If you don’t wish to repay the loan and you are less than willing to pay for the insurance premiums, then the automatic premium loan will be kicked in to pay for your insurance premiums from your remaining cash value till two things happen:

  1. You have enough of everything, and decide to surrender the policy. The final value amount you will be getting back will be less the loan amount (with interest) and less the insurance premiums paid.
  2. The unforeseen happens and you make a claim against your policy. The amount paid will be less the loan amount (with interest).

With this, I hope you can understand the rationale of the interest rate on your loan taken from your policy.

How About Bonus Encashment?

For any whole life insurance and endowment plans, there will be an annual bonus being declared to your policy.

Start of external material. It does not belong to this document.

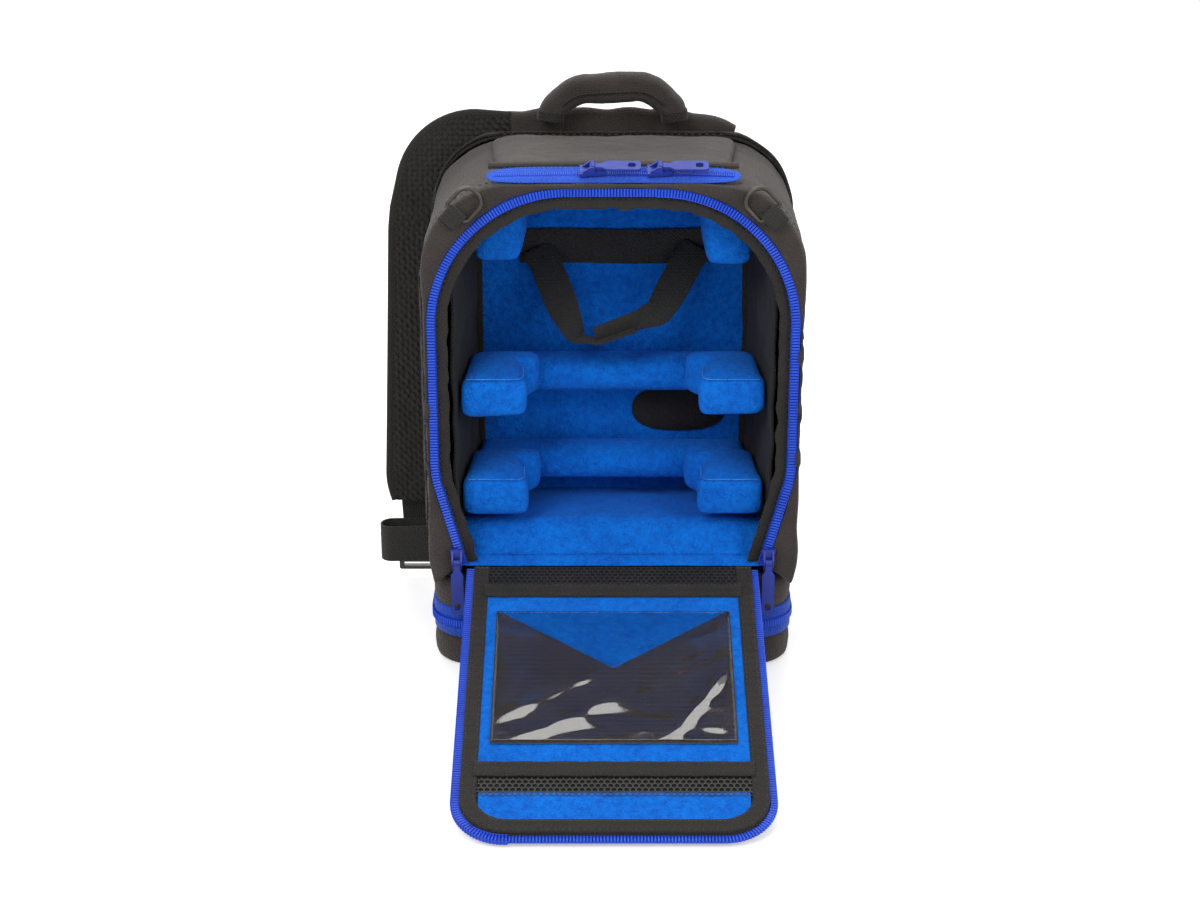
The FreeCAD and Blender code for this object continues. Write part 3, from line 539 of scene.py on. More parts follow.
def padded_board(half, bottom, top, corner, across, up, depth_at, sink=0.0):
    """A board whose outline is an arch: a grid bent to it, its depth from depth_at."""
    board = bmesh.new()
    bmesh.ops.create_grid(board, x_segments=across, y_segments=up, size=0.5)
    for vertex in board.verts:
        height = bottom + (vertex.co.y + 0.5) * (top - bottom)
        over = height - (top - corner)
        wide = half if over <= 0 else \
            half - corner + math.sqrt(max(0.0, corner ** 2 - over ** 2))
        side = vertex.co.x * 2 * wide
        rim = min(1.0, (wide - abs(side)) / 9, (height - bottom) / 9 + 0.15, (top - height) / 9)
        rim = math.sqrt(max(0.0, 1 - (1 - rim) ** 2))
        vertex.co = Vector((side, depth_at(side, height) * rim + sink, height)) * MM
    return board


def back_depth(side, height):
    """Two long pads beside a middle channel, with a cross channel low down."""
    middle = math.exp(-(side / 9) ** 2)
    cross = math.exp(-((height - 175) / 8) ** 2)
    return 13.6 - 6.0 * max(middle, cross)


back_knit = cloth("back_mesh", knit_group, (12, 12, 12), (50, 48, 45), 1.2, 0.1)
back = padded_board(149, 76.5, 419, 62, 90, 110, back_depth, 64)
ruffle(back, 0.5, 20, 2)
back_panel = piece("back_panel", back, "bag", back_knit, ["back_panel"])
thicken(back_panel, 2.0)
back_edge = spaced(shell_line(149.6, 414.5, 64, 77, 70), 170)
piece("back_edge_tape", ribbon(back_edge, (0, 1, 0), 11, 2.6, rows=1), "bag",
      black_binding)


def stitch_row(marks, ups, length=3.2, gap=2.2, width=0.7, lift=0.0):
    """A row of short thread stitches along a line, each a slim bead."""
    total = line_length(marks)
    count = max(2, int(total / (length + gap)))
    spots = spaced(marks, count)
    row = bmesh.new()
    for index, spot in enumerate(spots):
        along = heading(spots, index)
        up = (ups(spot) if callable(ups) else Vector(ups)).normalized()
        side = along.cross(up).normalized()
        bead = bmesh.ops.create_icosphere(row, subdivisions=1, radius=0.5)["verts"]
        for vertex in bead:
            across, run, rise = vertex.co
            vertex.co = (spot + up * lift + side * across * width + along * run * length
                         + up * rise * width) * MM
    return row


thread = glossy("thread", (20, 19, 18), (58, 54, 50), 0.6, bump=0.05)


def stitches(name, marks, ups, *sizes, body="bag", lift=0.0):
    """A row of dark thread stitches as a piece; sizes are their length, gap and width."""
    return piece(name, stitch_row(marks, ups, *sizes, lift=lift), body, thread)


def out_of_shell(spot):
    """Outward from the shell: level at the sides, turning up round the arch."""
    return Vector((spot.x, 0, 0)) if spot.z < 340 else Vector((spot.x / 2, 0, spot.z - 330))


seam_spots = spaced(shell_line(149.9, 410.1, 70, 104, -64), 200)
stitches("front_seam_stitches", seam_spots, out_of_shell, lift=0.2)


# ---------------------------------------------------------------- lining and floor
# Brushed blue fleece on the back wall and under the top, black spacer mesh on the
# side walls, and a fleece pad sloping up from the sill.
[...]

This will be reflected in your annual statement. Also to note is that once this annual bonus is being declared, it will be guaranteed and the insurance company will have no right to withdraw it, no matter how hard they plead with you.

Another thing to learn from the bonus structure is that you have another bonus that’s being declared to you; and thats’ the special or terminal bonus. This will be declared only when the plan is matured, surrendered or claimed. So, when in times of need, this type of bonus is almost untouchable.

Now, back to the issue of bonus encashment, and as understood from a local insurance company, though the annual bonus is guaranteed in your policies, should you decide to encash this bonus, it’ll be of a discounted value. Why is this so and is it a common practice for all insurance companies – it will be best to check with them.

Also to note is that this discounted value will be of a small value if there is a long remaining duration to the maturity date of your plan.

In summary, though the choices seem to be unfavorable when you are in need of money and wish to take up a loan, this is the common practices of insurance companies and financial institutions. But as a rule of thumb to a proper financial planning – one should always have at least six months of your income set aside as emergency funds, safely locked away in another bank account with no easy access to withdrawals.